Tuesday 10 June 2008

Ultrasphinx cheatsheet: indexing habtm relationships

In the previous post I quickly summarized how I am doing the indexing of fields of a model. Quite simple I know.

I struggled a little bit with getting the other models I wanted indexed to come through.

Before, as I mentioned, I was using Ferret. Now, despite all of its memory-hog bugginess it is simple to understand because you can modify stuff at the post-sql stage. So before, for instance, I had a method on the film model that did this:

def participants_name
participants.collect{|a| a.name}.join(' ')
end


That gave me a big long string and I could pass that to acts_as_ferret and it would use that to find all the films with Johnny Depp in them.

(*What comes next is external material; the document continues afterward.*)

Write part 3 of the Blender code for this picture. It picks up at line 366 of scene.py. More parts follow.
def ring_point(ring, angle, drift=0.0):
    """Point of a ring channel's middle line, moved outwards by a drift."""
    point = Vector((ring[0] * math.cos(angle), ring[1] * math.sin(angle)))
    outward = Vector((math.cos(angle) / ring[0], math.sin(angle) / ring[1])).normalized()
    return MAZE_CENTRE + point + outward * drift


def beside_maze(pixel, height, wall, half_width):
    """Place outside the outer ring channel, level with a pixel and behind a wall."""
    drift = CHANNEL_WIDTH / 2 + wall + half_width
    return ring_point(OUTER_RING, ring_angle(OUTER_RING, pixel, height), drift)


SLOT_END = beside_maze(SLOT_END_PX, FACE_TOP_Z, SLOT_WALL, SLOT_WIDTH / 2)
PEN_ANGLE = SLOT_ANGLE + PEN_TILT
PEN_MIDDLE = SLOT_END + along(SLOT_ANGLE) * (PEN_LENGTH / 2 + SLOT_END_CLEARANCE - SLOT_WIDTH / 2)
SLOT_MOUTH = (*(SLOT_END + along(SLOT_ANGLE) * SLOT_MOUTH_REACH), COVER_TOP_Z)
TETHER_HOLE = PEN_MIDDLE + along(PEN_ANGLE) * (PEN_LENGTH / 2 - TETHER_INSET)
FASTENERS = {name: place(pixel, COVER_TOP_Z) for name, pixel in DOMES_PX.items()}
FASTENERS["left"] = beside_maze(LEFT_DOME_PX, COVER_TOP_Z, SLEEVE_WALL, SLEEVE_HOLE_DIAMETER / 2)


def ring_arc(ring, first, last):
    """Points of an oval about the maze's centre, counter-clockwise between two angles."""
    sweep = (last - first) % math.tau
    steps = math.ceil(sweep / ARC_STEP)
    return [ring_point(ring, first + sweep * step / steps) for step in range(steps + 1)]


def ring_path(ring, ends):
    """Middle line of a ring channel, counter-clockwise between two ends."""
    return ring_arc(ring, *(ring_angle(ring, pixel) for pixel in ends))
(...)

The problem came with Sphinx not doing any post-sql processing. I wanted the same results, but how?
The model looks like this:

class Film < ActiveRecord::Base
has_and_belongs_to_many :participants
...
end



At first I thought I could index participants and then step through all of their films, but that seemed too much work.

So... here comes the cheatsheet part!

How to index HABTM relationships

Again, maybe this is in the documentation but I had a hard time piecing it together.

I do this:

is_index :concatenate => [
{:class_name => "Participant",
:field => "name",
:table_alias => "p1",
:as => "actor",
:association_sql => "LEFT OUTER JOIN films_participants ON (films.`id` = films_participants.`film_id`) LEFT OUTER JOIN participants AS p1 ON (p1.`id` = films_participants.`participant_id`)"}
]


So, where as the :fields array of is_indexed is used for the fields of a model, :concatenate is where you set up the habtm relationships.
To break it down
1 - :class_name => the name of the class that this model relates to. We need to set this because you can reference by a different name as we'll see in a moment

2 - :field => same as the fields table on this model, what field do we want to index on. Not it is called 'field' and not 'fields'! You can only do one.

3 - :table_alias => i.e. GODSEND! I have 2 Participant habtm in my film model - one for actors and one for directors. The directors :concatentate definition is almost exactly the same as the actors one. If we didn't have :table_alias Sphinx wouldn't be able to tell them apart. Remember, Sphinx uses all this cleverness to generate one (very clever!) bit of sql.

4 - :as => what you want to call this in your search. I can then write a query that says "actor:'Johnny Depp'" and it will search only on that field.

5 - :association_sql => yes, Virginia, I am sorry but you have to write your own sql. It will ALWAYS look like this, so just copy and past mine and replace the table and column names.


That's it.

You can now do a query like this:

@films = Ultrasphinx::Search.new(:query => "Johnny Depp", :class_names => ['Film']).run



And it will search for any film titles with Johnny Depp in them AND any actors in the film. Sweet!

Now, didn't I say something about directors?

I have another habtm relationship:
 has_and_belongs_to_many :directors, :class_name => "Participant", 
:join_table => "directors_films"


Same other model (Participant). So now my :concatenate will look like this:

:concatenate => [              
{:class_name => "Participant", :field => "name", :table_alias => "p1",
:as => "actor", :association_sql => "LEFT OUTER JOIN films_participants ON (films.`id` = films_participants.`film_id`) LEFT OUTER JOIN participants AS p1 ON (p1.`id` = films_participants.`participant_id`)"},
{:class_name => "Participant", :field => "name", :table_alias => "p2",
:as => "director", :association_sql => "LEFT OUTER JOIN directors_films ON (films.`id` = directors_films.`film_id`) LEFT OUTER JOIN participants AS p2 ON (p2.`id` = directors_films.`participant_id`)"}]


Two references to Participant, but :table_alias saves the day.

2 comments:

Laurel Fan said...

Thanks for posting this, it's exactly what I was looking for. I was hoping to not have to write the sql, but oh well.

(btw, you seem to have some double escaped gts hanging around)

Brian Armstrong said...

Thanks this saved my butt today! Really appreciate you posting it.

Also, just wanted to mention (in case it helps someone else), it wasn't immediately clear to me what 'p1' and 'p2' were. I thought these were maybe in the database somewhere, but these are just arbitrary names you used in the association_sql. So people can change them to anything. Great job!